>> start

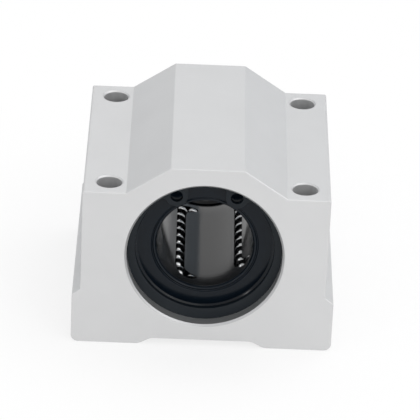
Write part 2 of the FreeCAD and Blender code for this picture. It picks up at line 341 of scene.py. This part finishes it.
def thread_ridge(name, x, y):
    """The helical ridge that a tap leaves in one hole."""
    turns = (THREAD_LENGTH - THREAD_START - THREAD_PITCH) / THREAD_PITCH
    root = THREAD_OUTER + THREAD_BITE
    mesh = bmesh.new()
    rings = []
    for step in range(round(turns * THREAD_STEPS) + 1):
        turned = step / THREAD_STEPS
        angle = 2 * math.pi * turned
        grown = min(1.0, turned / THREAD_RUNOUT, (turns - turned) / THREAD_RUNOUT)
        crest = THREAD_OUTER - max(grown, THREAD_LEAST) * (THREAD_OUTER - THREAD_CREST)
        half_crest = THREAD_HALF_ROOT - (THREAD_OUTER - crest) * THREAD_FLANK
        height = THREAD_START + THREAD_PITCH * (turned + 0.5)
        section = [(root, -THREAD_HALF_ROOT), (crest, -half_crest),
                   (crest, half_crest), (root, THREAD_HALF_ROOT)]
        rings.append([
            mesh.verts.new((x + r * math.cos(angle), y + r * math.sin(angle), height + rise))
            for r, rise in section
        ])
    for here, ahead in zip(rings, rings[1:]):
        for i in range(len(here)):
            j = (i + 1) % len(here)
            mesh.faces.new((here[i], ahead[i], ahead[j], here[j]))
    mesh.faces.new(rings[0])
    mesh.faces.new(reversed(rings[-1]))
    bmesh.ops.recalc_face_normals(mesh, faces=mesh.faces)
    data = bpy.data.meshes.new(name)
    mesh.to_mesh(data)
    mesh.free()
    data.polygons.foreach_set("use_smooth", [True] * len(data.polygons))
    data.set_sharp_from_angle(angle=SHARP_EDGE)
    data.materials.append(finishes["anodised_aluminium"])
    ridge = bpy.data.objects.new(name, data)
    bpy.context.scene.collection.objects.link(ridge)
    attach(ridge, "slide_block")


for side, x in (("left", -half_x), ("right", half_x)):
    for end, y in (("front", -half_y), ("rear", half_y)):
        thread_ridge(end + "_" + side + "_thread", x, y)


# ---------------------------------------------------------------- floor and surroundings

FLOOR_HALF = 6.0
FLOOR_DROP = 0.02 * MM
FLOOR_GREY = 0.86
FLOOR_EVEN = 0.72                # share of plain white in what is seen near the block
EVEN_FROM = 30 * MM              # the floor turns to plain white between these distances
EVEN_REACH = 95 * MM
DAYLIGHT = 0.92                  # the backdrop's brightness where it lights the object
CARD_DISTANCE = 1.0              # from the block's middle
CARD_HEIGHT = 0.9


def flat_piece(name, corners, material):
    """A four-cornered face of the studio."""
    data = bpy.data.meshes.new(name)
    data.from_pydata(corners, [], [(0, 1, 2, 3)])
    data.materials.append(material)
    piece = bpy.data.objects.new(name, data)
    bpy.context.scene.collection.objects.link(piece)
    return piece


def floor():
    """White paper, whose even white is mixed with the object's own shadow on it."""
    finish = Finish("floor")
    paper = (FLOOR_GREY, FLOOR_GREY, FLOOR_GREY, 1)
    matt = finish.add("ShaderNodeBsdfDiffuse", None, {"Color": paper})
    glow = finish.add("ShaderNodeEmission", None, {"Color": (1, 1, 1, 1), "Strength": 1.0})
    away = finish.add("ShaderNodeVectorMath", {"operation": "LENGTH"}, {0: finish.place},
                      output="Value")
    far = finish.fade(away, EVEN_FROM, EVEN_REACH)
    share = finish.seen_directly() * (FLOOR_EVEN + far * (1 - FLOOR_EVEN))
    mixed = finish.add("ShaderNodeMixShader", None, {0: share, 1: matt, 2: glow})
    finish.add("ShaderNodeOutputMaterial", None, {"Surface": mixed})
    corners = [(-1, -1), (1, -1), (1, 1), (-1, 1)]
    flat_piece("floor", [(x * FLOOR_HALF, y * FLOOR_HALF, -FLOOR_DROP) for x, y in corners],
               finish.material)


def side_card(name, turn_from, turn_to, darker, lighter):
    """A grey card behind the block, between two directions counted from +Y towards +X."""
    finish = Finish(name)
    fibres = finish.noise(3 * MM, detail=3.0)
    grey = finish.blend(fibres, darker, lighter)
    matt = finish.add("ShaderNodeBsdfDiffuse", None, {"Color": grey})
    finish.add("ShaderNodeOutputMaterial", None, {"Surface": matt})
    edges = []
    for turn in (turn_from, turn_to):
        angle = math.radians(turn)
        edges.append((CARD_DISTANCE * math.sin(angle), CARD_DISTANCE * math.cos(angle)))
    corners = [(x, y, 0) for x, y in edges] + [(x, y, CARD_HEIGHT) for x, y in reversed(edges)]
    card = flat_piece(name, corners, finish.material)
    card.visible_camera = False


def surroundings():
    """A white backdrop all round, dimmer where it lights the object."""
    world = bpy.data.worlds.new("studio")
    bpy.context.scene.world = world
    nodes = Nodes(world)
    strength = DAYLIGHT + nodes.seen_directly() * (1 - DAYLIGHT)
    shine = nodes.add("ShaderNodeBackground", None, {"Color": (1, 1, 1, 1), "Strength": strength})
    nodes.add("ShaderNodeOutputWorld", None, {"Surface": shine})


def lamp(name, direction, distance, width, brightness):
    """A square soft box in that direction from the bore, whose face has the given brightness."""
    middle = Vector((0, 0, bore_height))
    towards = Vector(direction).normalized()
    data = bpy.data.lights.new(name, "AREA")
    data.shape = "SQUARE"
    data.size = width
    data.energy = brightness * math.pi * width * width
    box = bpy.data.objects.new(name, data)
    box.location = middle + towards * distance
    box.rotation_mode = "QUATERNION"
    box.rotation_quaternion = (-towards).to_track_quat("-Z", "Y")
    box.visible_camera = False
    bpy.context.scene.collection.objects.link(box)


floor()
surroundings()
# The cage's lands and the block's slopes mirror the cards. They stand outside the picture.
side_card("dark_right_card", 6, 22, (0.34, 0.38, 0.42), (0.36, 0.40, 0.44))
side_card("pale_right_card", 22, 80, (0.75, 0.76, 0.77), (0.77, 0.78, 0.79))
side_card("left_card", -55, -27, (0.50, 0.52, 0.54), (0.52, 0.54, 0.56))
lamp("right_lamp", (0.46, -0.74, 0.45), 1.2, 1.0, 1.1)
lamp("top_lamp", (0.50, 0.35, 1.0), 1.2, 1.0, 1.3)
lamp("small_right_lamp", (0.50, -0.74, 0.45), 1.1, 0.07, 18.0)
lamp("small_left_lamp", (-0.68, -0.64, 0.35), 1.3, 0.09, 18.0)


# ---------------------------------------------------------------- camera

VIEW_TARGET = Vector((0.97, 0, 18.79)) * MM
VIEW_DISTANCE = 685.55 * MM
VIEW_TURN = math.radians(-0.61)
VIEW_RISE = math.radians(27.76)
VIEW_ROLL = math.radians(2.54)
LENS = 277.6                     # focal length and film width, in millimetres
FILM_WIDTH = 36.0


def camera():
    """The main view: from the front and above, turned and rolled a little."""
    back = Vector((math.sin(VIEW_TURN) * math.cos(VIEW_RISE),
                   -math.cos(VIEW_TURN) * math.cos(VIEW_RISE), math.sin(VIEW_RISE)))
    level = (-back).cross(Vector((0, 0, 1))).normalized()
    upright = level.cross(-back)
    right = level * math.cos(VIEW_ROLL) + upright * math.sin(VIEW_ROLL)
    up = upright * math.cos(VIEW_ROLL) - level * math.sin(VIEW_ROLL)
    place = Matrix((right, up, back)).transposed().to_4x4()
    place.translation = VIEW_TARGET + back * VIEW_DISTANCE
    data = bpy.data.cameras.new("camera")
    data.lens = LENS
    data.sensor_width = FILM_WIDTH
    data.clip_start = 0.01
    data.clip_end = 50.0
    view = bpy.data.objects.new("camera", data)
    view.matrix_world = place
    bpy.context.scene.collection.objects.link(view)
    bpy.context.scene.camera = view


camera()
bpy.context.scene.view_settings.view_transform = "Standard"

>> end

### Short exercise:
Restate the first line and every line after it, word for word, stopping once the line with "floor and surroundings" is done.

### Complete output:
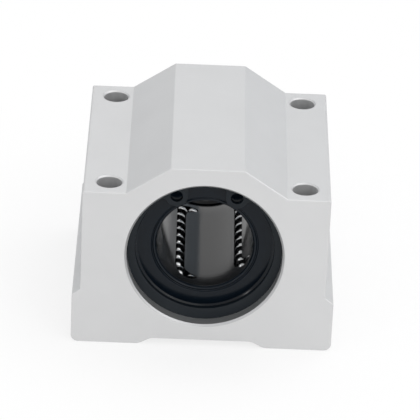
Write part 2 of the FreeCAD and Blender code for this picture. It picks up at line 341 of scene.py. This part finishes it.
def thread_ridge(name, x, y):
    """The helical ridge that a tap leaves in one hole."""
    turns = (THREAD_LENGTH - THREAD_START - THREAD_PITCH) / THREAD_PITCH
    root = THREAD_OUTER + THREAD_BITE
    mesh = bmesh.new()
    rings = []
    for step in range(round(turns * THREAD_STEPS) + 1):
        turned = step / THREAD_STEPS
        angle = 2 * math.pi * turned
        grown = min(1.0, turned / THREAD_RUNOUT, (turns - turned) / THREAD_RUNOUT)
        crest = THREAD_OUTER - max(grown, THREAD_LEAST) * (THREAD_OUTER - THREAD_CREST)
        half_crest = THREAD_HALF_ROOT - (THREAD_OUTER - crest) * THREAD_FLANK
        height = THREAD_START + THREAD_PITCH * (turned + 0.5)
        section = [(root, -THREAD_HALF_ROOT), (crest, -half_crest),
                   (crest, half_crest), (root, THREAD_HALF_ROOT)]
        rings.append([
            mesh.verts.new((x + r * math.cos(angle), y + r * math.sin(angle), height + rise))
            for r, rise in section
        ])
    for here, ahead in zip(rings, rings[1:]):
        for i in range(len(here)):
            j = (i + 1) % len(here)
            mesh.faces.new((here[i], ahead[i], ahead[j], here[j]))
    mesh.faces.new(rings[0])
    mesh.faces.new(reversed(rings[-1]))
    bmesh.ops.recalc_face_normals(mesh, faces=mesh.faces)
    data = bpy.data.meshes.new(name)
    mesh.to_mesh(data)
    mesh.free()
    data.polygons.foreach_set("use_smooth", [True] * len(data.polygons))
    data.set_sharp_from_angle(angle=SHARP_EDGE)
    data.materials.append(finishes["anodised_aluminium"])
    ridge = bpy.data.objects.new(name, data)
    bpy.context.scene.collection.objects.link(ridge)
    attach(ridge, "slide_block")


for side, x in (("left", -half_x), ("right", half_x)):
    for end, y in (("front", -half_y), ("rear", half_y)):
        thread_ridge(end + "_" + side + "_thread", x, y)


# ---------------------------------------------------------------- floor and surroundings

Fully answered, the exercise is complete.